I just finished the arc it's a near future thriller with elements of The Matrix and Frankenstein about it oh there are plenty of mad scientists in here. The thing that will keep me up at nights for a while is the fact that science can already pinpoint which areas of the brain respond to which stimuli. How soon will some overzealous scientist start trying to rewire the best computer ever - the human brain?

Sep 18, 2009

2 new arcs and no I haven't read The Lost Symbol - yet

I ordered my copy of Crush this week - hope that this lives up to the blurb!

Managed to snag a couple of arcs yesterday. Neuropath by R Scott Bakker and Pais Under Water by Jackson. Neuropath (like Psychopath) comes out next month so I'll get cracking on that one first. The Paris arc is Jan 2010.

We sold out of all of our copies of Dan Brown's The Lost Symbol and because of the drum-tight secrecy there were no advanced reader copies. I may have to buy a copy to read on the plane in December. On Saturday we've all been drafted for the Shannon Hale event because she is local and has such a loyal following the store will be packed and time will fly.

Sep 12, 2009

The Twelve

This was a quick read, I liked it but there wasn't any real conflict. Max leads a fascinating life and the book poses some theories of what could happen when the Mayan calendar ends. So here's the blurb.

Max Doff is a bright little boy with a strange affinity for numbers. On a routine visit to the Doctor's office Max 'dies' and before returning to his body he is shown a list of twelve names. Over the course of his life he comes into contact with each of the twelve in order. Synchronicities occur that ensure this happens. Max's role seems to be to bring this group together but can they bring on the planetary shift that could save humanity and who is The One.

Sep 9, 2009

Up for Nano again this year

I wasn't going to do Nanowrimo this year - the idea I've been working on has run its course and produced not one but three manuscripts - one finished, one a work in progress and the last one is still as raw as the day I finished Nano last year. But. Well I'm going to do it again because I had a cracking idea over the weekend. I was re-reading dialogue that I wrote for one of my characters and the idea just popped into my head! The craziest thing is it was such an off-the-cuff remark and I already have a name I can use for the main character because I saw it last week and thought that's such a cool name. One change of format this one won't be first person, first person is hard!

Sep 7, 2009

From my own collection

Come on admit it. Like me you all have books that you don't loan out - to anyone - ever. And I respect that, really I do because in some cases the books a) went out of print in the 80's. b) are priceless signed first editions or c) you still have that battered old copy of Lady Chatterly's Lover with PC 4 SL in it. Anyway I digress. On our UK trip in May I managed to bring home both my remaining Lovejoy books and this afternoon I re-read the Sleepers of Erin and fell for the rouge all over again.

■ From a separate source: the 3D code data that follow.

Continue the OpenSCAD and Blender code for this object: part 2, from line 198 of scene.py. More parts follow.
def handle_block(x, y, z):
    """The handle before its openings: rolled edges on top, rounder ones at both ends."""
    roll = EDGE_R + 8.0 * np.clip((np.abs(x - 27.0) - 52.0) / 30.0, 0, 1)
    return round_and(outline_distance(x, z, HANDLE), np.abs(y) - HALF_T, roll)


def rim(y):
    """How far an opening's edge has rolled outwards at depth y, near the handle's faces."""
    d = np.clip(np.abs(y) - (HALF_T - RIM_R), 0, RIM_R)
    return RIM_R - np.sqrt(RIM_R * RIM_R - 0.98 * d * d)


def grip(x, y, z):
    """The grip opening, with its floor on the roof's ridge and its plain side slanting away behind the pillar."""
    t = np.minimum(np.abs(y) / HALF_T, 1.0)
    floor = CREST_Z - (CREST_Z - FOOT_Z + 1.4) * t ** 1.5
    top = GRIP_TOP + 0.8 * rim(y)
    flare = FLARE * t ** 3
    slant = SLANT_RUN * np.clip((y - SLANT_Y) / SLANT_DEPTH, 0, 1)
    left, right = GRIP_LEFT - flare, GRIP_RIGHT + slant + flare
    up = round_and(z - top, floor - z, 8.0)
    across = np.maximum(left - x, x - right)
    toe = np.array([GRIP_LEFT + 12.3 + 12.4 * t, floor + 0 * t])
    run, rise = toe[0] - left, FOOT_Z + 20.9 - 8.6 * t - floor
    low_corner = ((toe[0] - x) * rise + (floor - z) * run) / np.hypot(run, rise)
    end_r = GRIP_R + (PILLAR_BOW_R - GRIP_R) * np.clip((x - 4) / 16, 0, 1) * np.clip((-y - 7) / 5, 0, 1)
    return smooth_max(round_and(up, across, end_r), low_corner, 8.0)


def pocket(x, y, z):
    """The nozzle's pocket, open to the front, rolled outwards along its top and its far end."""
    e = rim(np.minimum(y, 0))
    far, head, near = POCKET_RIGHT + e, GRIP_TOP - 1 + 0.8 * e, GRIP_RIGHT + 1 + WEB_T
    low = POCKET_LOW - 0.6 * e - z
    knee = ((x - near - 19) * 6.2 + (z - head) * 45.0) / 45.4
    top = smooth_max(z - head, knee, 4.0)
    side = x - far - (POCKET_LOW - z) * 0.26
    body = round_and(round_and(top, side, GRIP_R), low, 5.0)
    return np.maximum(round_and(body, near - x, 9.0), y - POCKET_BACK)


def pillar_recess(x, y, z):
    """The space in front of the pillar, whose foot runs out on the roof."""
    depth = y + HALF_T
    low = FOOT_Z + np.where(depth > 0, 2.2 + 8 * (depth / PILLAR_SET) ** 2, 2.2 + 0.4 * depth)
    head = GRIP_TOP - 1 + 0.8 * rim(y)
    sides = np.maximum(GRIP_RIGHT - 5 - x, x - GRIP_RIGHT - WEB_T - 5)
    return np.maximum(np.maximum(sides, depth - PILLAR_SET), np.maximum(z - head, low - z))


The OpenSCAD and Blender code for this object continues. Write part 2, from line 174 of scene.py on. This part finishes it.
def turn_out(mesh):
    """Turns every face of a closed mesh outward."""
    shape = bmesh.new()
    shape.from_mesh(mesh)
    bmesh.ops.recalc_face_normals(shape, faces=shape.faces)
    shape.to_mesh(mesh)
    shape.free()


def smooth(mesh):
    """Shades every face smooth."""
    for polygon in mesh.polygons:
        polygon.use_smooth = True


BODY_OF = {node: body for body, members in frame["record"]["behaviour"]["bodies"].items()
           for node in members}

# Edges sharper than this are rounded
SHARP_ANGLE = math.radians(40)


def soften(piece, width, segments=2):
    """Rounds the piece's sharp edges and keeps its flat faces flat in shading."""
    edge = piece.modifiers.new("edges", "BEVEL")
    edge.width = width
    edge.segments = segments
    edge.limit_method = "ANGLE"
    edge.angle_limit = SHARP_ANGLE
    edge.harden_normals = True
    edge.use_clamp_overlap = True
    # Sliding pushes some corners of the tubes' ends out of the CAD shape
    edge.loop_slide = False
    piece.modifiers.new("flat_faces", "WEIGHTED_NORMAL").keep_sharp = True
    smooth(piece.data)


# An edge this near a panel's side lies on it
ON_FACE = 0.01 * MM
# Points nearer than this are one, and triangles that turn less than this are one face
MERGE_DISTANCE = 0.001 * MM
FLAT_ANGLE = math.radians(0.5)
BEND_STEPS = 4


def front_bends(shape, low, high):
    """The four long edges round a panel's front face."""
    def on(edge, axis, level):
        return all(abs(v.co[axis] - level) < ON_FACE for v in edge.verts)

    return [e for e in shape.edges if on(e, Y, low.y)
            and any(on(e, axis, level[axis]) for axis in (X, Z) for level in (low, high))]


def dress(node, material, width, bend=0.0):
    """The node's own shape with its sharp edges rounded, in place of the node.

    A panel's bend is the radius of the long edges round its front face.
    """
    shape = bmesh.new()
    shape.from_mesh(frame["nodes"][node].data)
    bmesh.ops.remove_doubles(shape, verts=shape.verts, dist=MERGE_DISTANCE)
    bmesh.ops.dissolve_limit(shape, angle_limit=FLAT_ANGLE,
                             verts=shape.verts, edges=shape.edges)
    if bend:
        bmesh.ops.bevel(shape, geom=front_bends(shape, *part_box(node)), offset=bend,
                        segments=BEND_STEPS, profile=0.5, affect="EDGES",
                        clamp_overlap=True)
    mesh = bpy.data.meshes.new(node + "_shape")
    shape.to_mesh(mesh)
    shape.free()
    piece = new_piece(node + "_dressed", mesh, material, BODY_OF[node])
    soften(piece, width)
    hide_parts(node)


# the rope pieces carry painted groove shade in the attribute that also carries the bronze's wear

Lovejoy is a charming, roughish antiques dealer, he is also what is known as a 'divvie' someone who can tell just by looking at an antique if it's real or fake. His track record with women and local law enforcement is about as solvent as his bank account. In East Anglia he's something of a legend amongst the antiques community. Lovejoy's antiques patter is as fascinating as his schemes are harebrained and he's not a man to be mucked about. The sleepers of the title are part of a scam going down in Ireland with Lovejoy trying to stay one step ahead of a gang of con artists and keep both feet out of his own grave. Aided by a ward sister and her suitor Gerald - who resembles a stick insect it's up to Lovejoy to sink the scammers and liberate a few choice antiques along the way.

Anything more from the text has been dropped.